VII. Accounting-Identity Violation Distractors

(“Impossible, but sounds economic.”)

Description

The distractor violates a hard accounting identity while sounding conceptually plausible.

Examples

  • Current account improves without changes in S or I

  • Investment rises without saving or capital inflows

  • Government debt rises without price level effects (given assumptions)

Why it’s tempting

  • Students treat identities as “theoretical”

  • Focus on narratives over constraints

What it tests

Whether students treat accounting as binding structure, not background.

VIII. Institutional-Naïveté Distractors

(“Ignores plumbing.”)

Description

The distractor assumes away institutional realities emphasized in the course.

Examples

  • Ignoring cash in negative rate discussions

  • Treating reserves like loans

  • Assuming banks can’t fail if regulated

  • Treating ELB as psychological

Why it’s tempting

  • Clean models are easier

  • Institutions feel like details

What it tests

Whether students have absorbed institutional realism, not just theory.

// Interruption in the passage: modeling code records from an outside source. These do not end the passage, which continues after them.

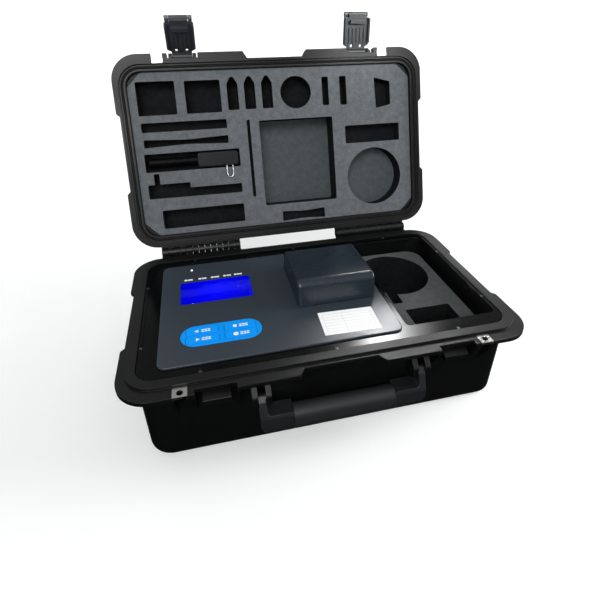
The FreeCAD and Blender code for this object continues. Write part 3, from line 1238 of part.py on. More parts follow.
def make_lens():
    """Small collimating lens in the light path, in front of the lamp."""
    near = WELL_Y - WELL_BLOCK_D / 2 + LENS_SETBACK
    disc = rod_y(LIGHT_PATH_R - RUNNING_FIT, near, near + LENS_T, WELL_X, LIGHT_PATH_Z)
    bulge = Part.makeSphere(LIGHT_PATH_R * 1.6, V(WELL_X, near + LENS_T - LIGHT_PATH_R, LIGHT_PATH_Z))
    rim = rod_y(LIGHT_PATH_R - RUNNING_FIT, near + 1, near + 3 * LENS_T, WELL_X, LIGHT_PATH_Z)
    return disc.fuse(bulge.common(rim))


def hood_profile(inset):
    """Side view of the hood, moved inwards by a wall."""
    low = PANEL_TOP + HOOD_GAP if inset == 0 else PANEL_TOP - 5
    front_r = HOOD_FRONT_R - inset
    back = HOOD_PIVOT_Y + HOOD_BARREL_R - inset
    return [(HOOD_FRONT + inset, low, 0), (back, low, 0), (back, HOOD_BACK_TOP_Z - inset, 6 - inset),
            (HOOD_FRONT + HOOD_FRONT_LEAN + inset, HOOD_TOP_Z - inset, front_r)]


def make_hood():
    """Hollow light-tight cover with a rolled hinge barrel along its back edge."""
    outer = side_profile(hood_profile(0), HOOD_LEFT, HOOD_RIGHT)
    rounding = [e for e in outer.Edges if abs(e.BoundBox.XMax - e.BoundBox.XMin) < 1e-3
                and e.BoundBox.ZMax > PANEL_TOP + 10 and e.BoundBox.YMin < HOOD_PIVOT_Y]
    outer = outer.makeFillet(HOOD_SIDE_R, rounding)
    inner = side_profile(hood_profile(HOOD_WALL), HOOD_LEFT + HOOD_WALL, HOOD_RIGHT - HOOD_WALL)
    ear_left = HOOD_LEFT + HOOD_BARREL_L
    ear_right = HOOD_RIGHT - HOOD_BARREL_L
    barrel = rod_x(HOOD_BARREL_R, HOOD_LEFT, HOOD_RIGHT, HOOD_PIVOT_Y, HOOD_PIVOT_Z)
    corner = block(HOOD_LEFT - 1, HOOD_RIGHT + 1, HOOD_PIVOT_Y, HOOD_PIVOT_Y + 9, PANEL_TOP - 1,
                   HOOD_PIVOT_Z)
    shell = outer.cut([inner, corner]).fuse(barrel)
    gap_low = ear_left
    gap_high = ear_right
    mouth = block(gap_low, gap_high, HOOD_PIVOT_Y - HOOD_BARREL_R - 1, HOOD_PIVOT_Y + 9, PANEL_TOP - 1,
                  HOOD_PIVOT_Z + HOOD_BARREL_R + 1)
    pin = rod_x(HOOD_PIN_R + RUNNING_FIT, HOOD_LEFT + HOOD_WALL, HOOD_RIGHT - HOOD_WALL, HOOD_PIVOT_Y,
                HOOD_PIVOT_Z)
    return shell.cut([mouth, pin])


def make_hood_bracket():
    """Foot on the panel with two ears that carry the hood's pin."""
    left = HOOD_LEFT + HOOD_BARREL_L + HOOD_GAP
    right = HOOD_RIGHT - HOOD_BARREL_L - HOOD_GAP
    foot = block(left, right, HOOD_PIVOT_Y - 8, HOOD_PIVOT_Y + HOOD_BARREL_R, PANEL_TOP, PANEL_TOP + 1.6)
    solids = []
    for x in (left, right - HOOD_EAR_W):
        solids.append(rod_x(HOOD_BARREL_R - 0.2, x, x + HOOD_EAR_W, HOOD_PIVOT_Y, HOOD_PIVOT_Z))
        solids.append(block(x, x + HOOD_EAR_W, HOOD_PIVOT_Y - HOOD_BARREL_R + 0.2,
                            HOOD_PIVOT_Y + HOOD_BARREL_R - 0.2,
                            PANEL_TOP + 1, HOOD_PIVOT_Z))
    pin = rod_x(HOOD_PIN_R, left - 1, right + 1, HOOD_PIVOT_Y, HOOD_PIVOT_Z)
    return foot.fuse(solids).cut(pin)


def make_hood_pin():
    """Pin through the hood's barrel and the bracket's ears."""
    return rod_x(HOOD_PIN_R, HOOD_LEFT + HOOD_WALL + 0.5, HOOD_RIGHT - HOOD_WALL - 0.5, HOOD_PIVOT_Y,
                 HOOD_PIVOT_Z)


# Pen meter, drawn with the lid closed

def pen_floor():
    """Bottom of the pen's pocket, which faces down when the lid is closed."""
    return FOAM_FACE + PEN_BODY_T


def pen_loop_place():
    """Middle of the wire loop, and the edge of the lug that holds it."""
    return PEN_JOIN_X + PEN_BODY_L - 14, PEN_Y + PEN_BODY_W / 2 - 0.5


def make_pen_body():
    """Flat body of the pen meter, with a lug for the wire loop."""
    x, y = pen_loop_place()
    body = slab(rectangle(PEN_JOIN_X, PEN_JOIN_X + PEN_BODY_L, PEN_Y - PEN_BODY_W / 2,
                          PEN_Y + PEN_BODY_W / 2, 4),
                FOAM_FACE, pen_floor())
    body = body.makeFillet(1.5, edges_at(body, FOAM_FACE))
    half = PEN_LOOP_R + 2
    return body.fuse(slab(rectangle(x - half, x + half, y - PEN_LUG_L, y, 1), FOAM_FACE - PEN_LUG_H,
                          FOAM_FACE + 2))


def make_pen_cap():
    """Round cap over the pen's electrode, with grip rings."""
    axis_z = pen_floor() - PEN_CAP_R
    cap = rod_x(PEN_CAP_R, PEN_JOIN_X - PEN_CAP_L, PEN_JOIN_X, PEN_Y, axis_z)
    cap = cap.makeFillet(3.0,
                         [e for e in cap.Edges if abs(e.BoundBox.XMax - (PEN_JOIN_X - PEN_CAP_L)) < 1e-3])
    rings = []
    for i in range(5):
        x = PEN_JOIN_X - 14 - 5 * i
        ring = rod_x(PEN_CAP_R + 1, x, x + 2, PEN_Y, axis_z)
        rings.append(ring.cut(rod_x(PEN_CAP_R - 0.8, x - 1, x + 3, PEN_Y, axis_z)))
    return cap.cut(rings)


def make_pen_loop():
    """Wire loop for a wrist cord, lying on the foam."""
    x, lug_edge = pen_loop_place()
    z = FOAM_FACE - PEN_WIRE_R - 0.1
    y = lug_edge + 0.1
    start = V(x - PEN_LOOP_R, y, z)
    left_end = V(x - PEN_LOOP_R, y + PEN_LOOP_L, z)
    right_end = V(x + PEN_LOOP_R, y + PEN_LOOP_L, z)
    finish = V(x + PEN_LOOP_R, y, z)
    top = V(x, y + PEN_LOOP_L + PEN_LOOP_R, z)
    path = Part.Wire([Part.LineSegment(start, left_end).toShape(),
                      Part.Arc(left_end, top, right_end).toShape(),
                      Part.LineSegment(right_end, finish).toShape()])
    circle = Part.Wire([Part.Circle(start, Y_DIR, PEN_WIRE_R).toShape()])
    return path.makePipeShell([circle], True, False)


# Build every piece

def main():
    """Write each piece to its own file."""
    os.makedirs("parts", exist_ok=True)
    write("base_shell", make_base_shell())
    write("base_foam", make_base_foam())
    write("lid_shell", open_lid(make_lid_shell()))
    write("lid_seal", open_lid(make_lid_seal()))
    write("lid_foam", open_lid(make_lid_foam()))
    write("latch_pins", open_lid(make_latch_pins()))
    write("pen_body", open_lid(make_pen_body()))
    write("pen_cap", open_lid(make_pen_cap()))
    write("pen_loop", open_lid(make_pen_loop()))
    for side, word in PADLOCK_SIDES:
        write("base_padlock_plate_" + word, padlock_plate(side, FLANGE_TOP - PADLOCK_PLATE_T))
        write("lid_padlock_plate_" + word, open_lid(padlock_plate(side, LID_BOTTOM)))
        write("hinge_pin_" + word, make_hinge_pin(side))
        place = V(side * LATCH_X, 0, 0)
        write("latch_body_" + word, lift_latch(make_latch_body().translated(place), side))
        write("lever_pin_" + word, lift_latch(make_lever_pin().translated(place), side))
        write("latch_lever_" + word, lift_latch(make_latch_lever().translated(place), side))
    write("handle_frame", make_handle_frame())
    write("handle_grip", make_handle_grip())
    write("handle_pins", make_handle_pins())
    write("bezel", make_bezel())
    write("bezel_screws", make_bezel_screws())
    write("instrument_panel", make_panel())
    write("lcd_module", make_lcd_module())
    write("lcd_window", make_lcd_window())
    write("status_led", make_status_led())
    write("keypad_frame", make_keypad_frame())
    for number, (x, y) in enumerate(key_places()):
        write("key_" + str(number + 1), make_key(x, y))
    write("key_board", make_key_board())
    write("main_board", make_main_board())
    write("board_screws", make_board_screws())
    write("board_standoffs", make_board_standoffs())
    write("instrument_housing", make_housing())
    write("well_stand", make_well_stand())
    write("battery_pack", make_battery())
    write("battery_clamp", make_battery_clamp())
    write("charge_socket", make_charge_socket())
    write("panel_label", make_label())
    write("well_block", make_well_block())
    write("well_collar", make_well_collar())
    write("lamp_board", make_sensor_board(-1))
    write("detector_board", make_sensor_board(1))
    write("lens", make_lens())
    write("hood", make_hood())
    write("hood_bracket", make_hood_bracket())
    write("hood_pin", make_hood_pin())


main()
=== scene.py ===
import logging
import math
from dataclasses import dataclass, field
from enum import Enum, IntEnum
from typing import Optional, Sequence, Union

import bmesh
import bpy
from mathutils import Matrix, Vector


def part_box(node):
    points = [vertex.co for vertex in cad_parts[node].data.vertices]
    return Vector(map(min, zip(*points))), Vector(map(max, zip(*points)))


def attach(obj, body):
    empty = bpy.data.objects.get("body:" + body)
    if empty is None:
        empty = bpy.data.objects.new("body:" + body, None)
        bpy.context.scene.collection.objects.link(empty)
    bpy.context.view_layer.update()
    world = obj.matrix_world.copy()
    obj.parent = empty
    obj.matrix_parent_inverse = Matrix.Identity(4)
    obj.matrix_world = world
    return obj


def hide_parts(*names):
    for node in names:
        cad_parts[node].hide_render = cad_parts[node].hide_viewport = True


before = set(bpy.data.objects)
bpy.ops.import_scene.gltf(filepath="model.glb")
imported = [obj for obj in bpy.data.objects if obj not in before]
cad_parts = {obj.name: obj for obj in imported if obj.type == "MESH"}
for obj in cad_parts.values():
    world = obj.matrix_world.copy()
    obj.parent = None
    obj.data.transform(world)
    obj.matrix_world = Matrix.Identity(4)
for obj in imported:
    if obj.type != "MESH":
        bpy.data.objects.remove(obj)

LOG = logging.getLogger("water_analyser")
MM = 0.001
MM_PER_M = 1000.0
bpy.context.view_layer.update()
LID_OPEN = math.radians(107.5)


class Body(Enum):
    """The moving bodies of the analyser."""

    BASE = "case_base"
    LID = "case_lid"
    HOOD = "light_hood"
    LATCH_LEFT = "latch_left"
    LATCH_RIGHT = "latch_right"
    LEVER_LEFT = "lever_left"
    LEVER_RIGHT = "lever_right"
    HANDLE = "carry_handle"
    KEY_1 = "key_upper_left"
    KEY_2 = "key_upper_right"
    KEY_3 = "key_lower_left"
    KEY_4 = "key_lower_right"


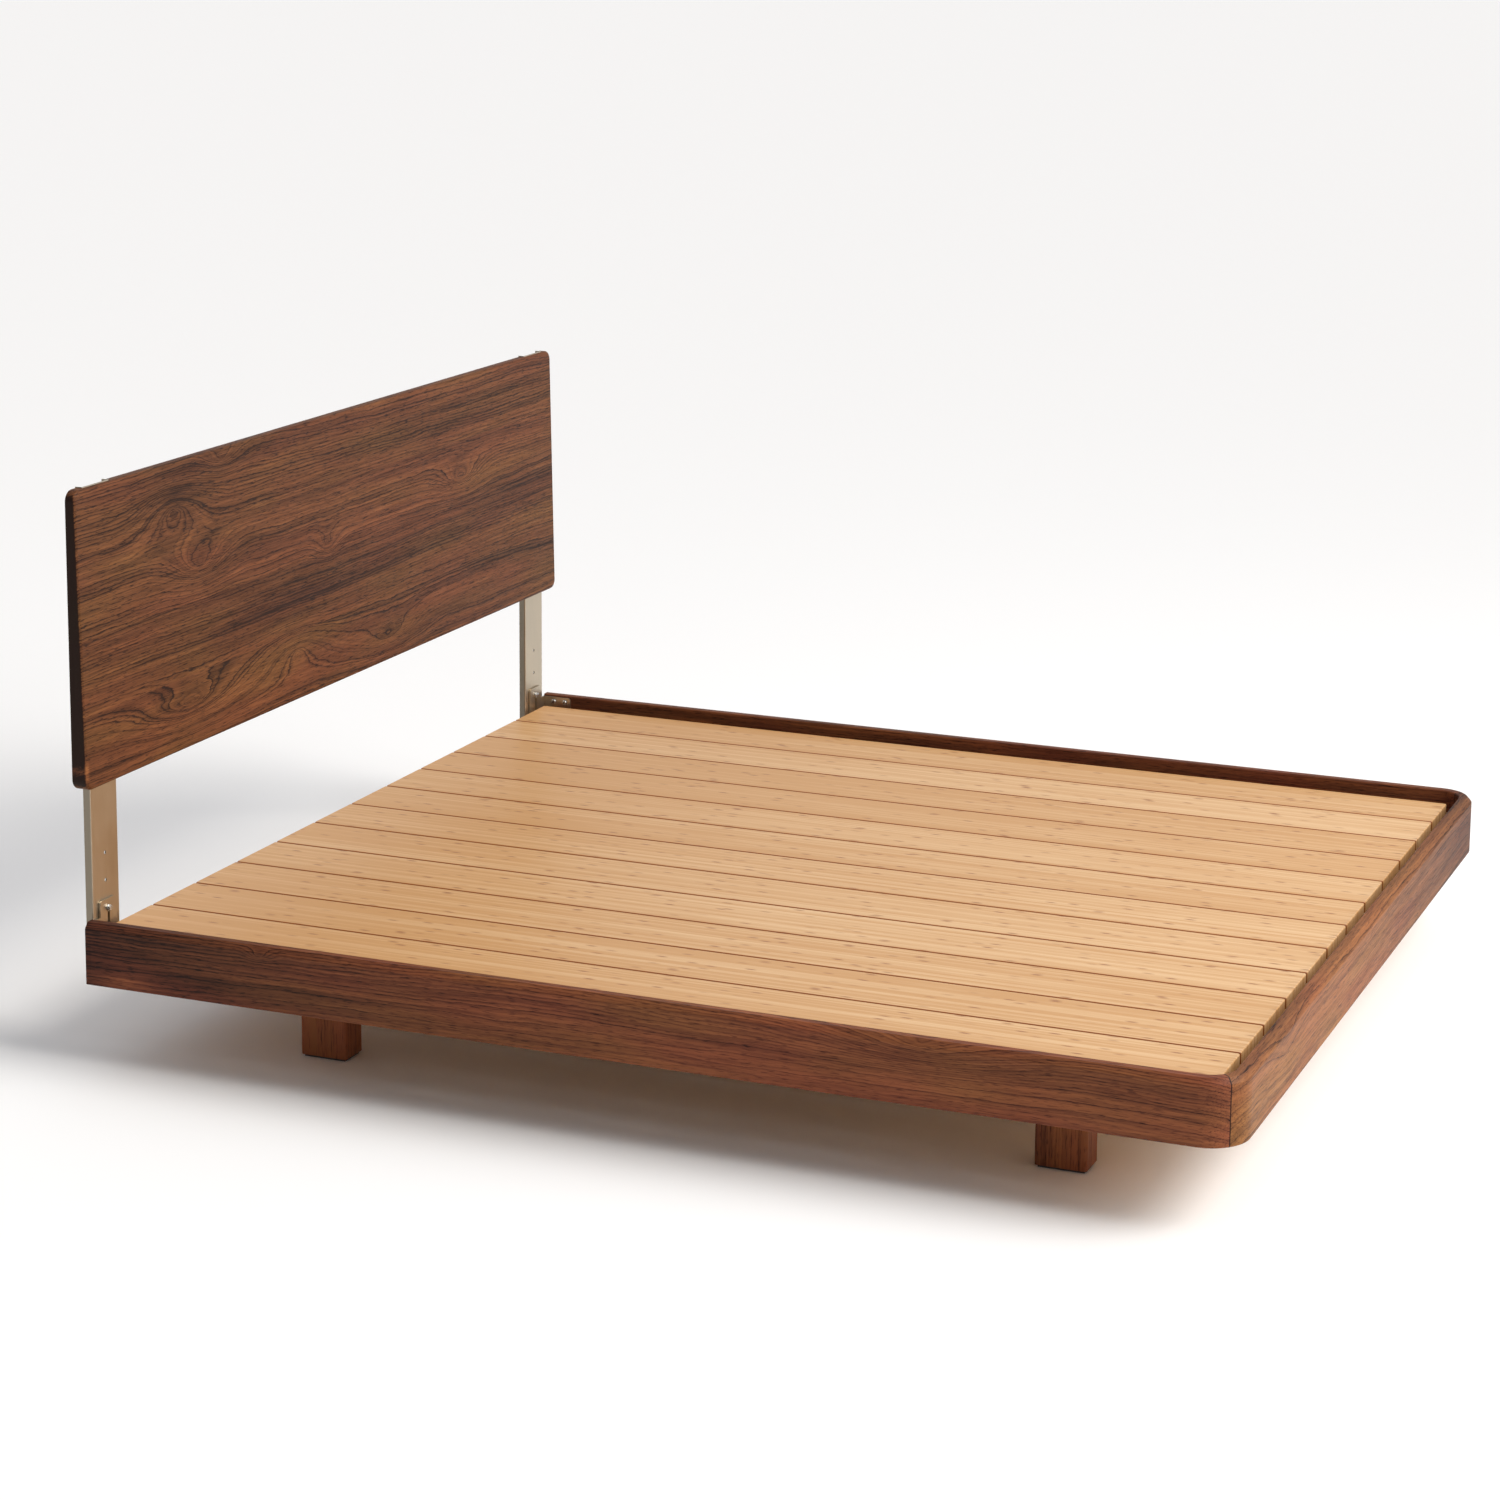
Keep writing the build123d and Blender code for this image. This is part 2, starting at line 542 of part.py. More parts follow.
def build():
    """Every node by name, with the fasteners' holes cut in the pieces they pass through."""
    nodes = {}

    tongue = mitre_tongue()
    corner = corner_screws()
    cleat = cleat_screws()
    angle = angle_screws()
    wing_bolts = bracket_bolts()
    foot_screws = foot_cleat_screws()
    beam_screws = centre_beam_screws()
    up_screws = slat_screws()
    bolts = {name: leg_bolts(*place) for name, place in LEG_PLACES.items()}
    all_leg_bolts = [bolt for both in bolts.values() for bolt in both]

    left = side_rail() - tongue - corner - cleat - angle - wing_bolts
    nodes["side_rail_left"] = left
    nodes["side_rail_right"] = mirrored(left)
    foot = foot_rail()
    for cutter in (tongue, mirrored(tongue), corner, mirrored(corner), foot_screws):
        foot = foot - cutter
    nodes["foot_rail"] = foot
    nodes["head_rail"] = head_rail() - angle - mirrored(angle)
    nodes["mitre_tongues"] = group(pair(tongue))
    nodes["corner_block_left"] = corner_block() - corner
    nodes["corner_block_right"] = mirrored(nodes["corner_block_left"])
    nodes["corner_screws"] = group(pair(corner))
    nodes["head_rail_angles"] = group(pair(head_rail_angle() - angle))
    nodes["head_rail_screws"] = group(pair(angle))

    nodes["side_cleat_left"] = side_cleat() - cleat
    nodes["side_cleat_right"] = mirrored(nodes["side_cleat_left"])
    nodes["side_cleat_screws"] = group(pair(cleat))
    nodes["foot_cleat"] = foot_cleat() - foot_screws
    nodes["foot_cleat_screws"] = foot_screws

    beams = {"leg_beam_foot": (LEG_FOOT_Y, LEG_BEAM_W), "leg_beam_head": (LEG_HEAD_Y, LEG_BEAM_W)}
    for number, y in enumerate(MIDDLE_BEARERS, 1):
        beams[f"bearer_{number}"] = (y, BEARER_W)
    for name, (y, width) in beams.items():
        nodes[name] = bearer(y, width) - beam_screws - up_screws - group(all_leg_bolts)
    nodes["centre_beam"] = centre_beam() - beam_screws
    nodes["centre_beam_screws"] = beam_screws
    centre_places = {"centre_leg_foot": MIDDLE_BEARERS[0], "centre_leg_head": MIDDLE_BEARERS[2]}
    for name, y in centre_places.items():
        nodes[name] = centre_leg(y) - centre_leg_foot(y)
    nodes["levelling_feet"] = group([centre_leg_foot(y) for y in centre_places.values()])

    for index in range(SLAT_COUNT):
        nodes[f"slat_{index + 1:02d}"] = slat(index) - up_screws
    nodes["slat_screws"] = up_screws

    for name, place in LEG_PLACES.items():
        nodes[name] = leg(*place) - group(bolts[name])
    nodes["leg_pads"] = group([leg_pad(*place) for place in LEG_PLACES.values()])
    nodes["leg_plates"] = group([leg_plate(*place) for place in LEG_PLACES.values()]) - group(all_leg_bolts)
    nodes["leg_bolts"] = group(all_leg_bolts)

    screws = panel_screws()
    nodes["headboard_panel"] = headboard_panel() - screws - mirrored(screws)
    left_post = post() - screws
    nodes["headboard_post_left"] = left_post
    nodes["headboard_post_right"] = mirrored(left_post)
    nodes["panel_screws"] = group(pair(screws))
    nodes["post_bolts"] = group(pair(post_bolt()))
    nodes["post_washers"] = group(pair(post_washer()))
    nodes["post_nuts"] = group(pair(post_nut()))

    nodes["post_bracket_left"] = bracket() - wing_bolts
    nodes["post_bracket_right"] = mirrored(nodes["post_bracket_left"])
    nodes["bracket_bolts"] = group(pair(wing_bolts))
    return nodes


for node_name, node_shape in build().items():
    export_step(node_shape, f"parts/{node_name}.step")
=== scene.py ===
"""Walnut bed frame: finishes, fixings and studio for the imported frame.

Lengths are in metres in the frame's own axes: +X across the bed, +Y towards the headboard, +Z up.
"""
import math

import bmesh
import bpy
from bpy.props import FloatProperty, FloatVectorProperty, PointerProperty
from mathutils import Matrix, Vector


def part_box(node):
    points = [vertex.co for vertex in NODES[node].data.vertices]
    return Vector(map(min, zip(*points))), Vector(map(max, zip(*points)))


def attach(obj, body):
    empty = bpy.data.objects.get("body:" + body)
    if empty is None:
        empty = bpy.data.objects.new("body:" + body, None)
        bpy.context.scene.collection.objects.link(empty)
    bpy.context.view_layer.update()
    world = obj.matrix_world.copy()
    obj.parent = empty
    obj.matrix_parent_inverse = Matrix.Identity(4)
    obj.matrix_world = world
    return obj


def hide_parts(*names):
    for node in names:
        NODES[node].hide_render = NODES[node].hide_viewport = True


bl_info = {
    "name": "Walnut Bed Frame",
    "version": (1, 0, 0),
    "blender": (4, 5, 0),
    "location": "View3D > Sidebar > Bed Frame",
    "description": "Finishes, fixings and studio for a walnut bed frame with a bamboo slat deck",
    "category": "Object",
}

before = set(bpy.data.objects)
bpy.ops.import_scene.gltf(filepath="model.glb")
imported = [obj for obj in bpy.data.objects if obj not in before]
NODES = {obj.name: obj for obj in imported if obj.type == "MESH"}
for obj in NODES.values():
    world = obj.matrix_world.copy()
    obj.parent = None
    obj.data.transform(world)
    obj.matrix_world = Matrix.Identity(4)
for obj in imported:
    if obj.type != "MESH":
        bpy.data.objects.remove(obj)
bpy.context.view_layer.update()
MM = 0.001
X, Y, Z = 0, 1, 2

M6_RADIUS = 2.9 * MM     # of the thread's crests
M6_PITCH = 1 * MM
SIDES = 24               # of a turned piece, and of the hexagons that meet one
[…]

IX. Opposite-Philosophy Distractors

(“Someone else’s macro.”)

Description

The distractor reflects a coherent but non-Kimball macro worldview.

Examples

  • Fiscal dominance treated as baseline

  • Monetary policy always ineffective

  • Demand always equals supply

  • Growth solves all stabilization problems

Why it’s tempting

  • Students have seen these views elsewhere

  • These are respectable alternatives

What it tests

Whether students can recognize which framework the course is operating in.

X. Language-Triggered Distractors

(“Responding to tone, not logic.”)

Description

The distractor uses emotionally or rhetorically charged words that cue a reflex response.

Examples

  • “Stabilize,” “force,” “eliminate,” “guarantee”

  • “Always,” “never,” “solely”

Why it’s tempting

  • Students equate forceful language with correctness

  • Sounds confident and policy-relevant

What it tests

Whether students read analytically rather than rhetorically.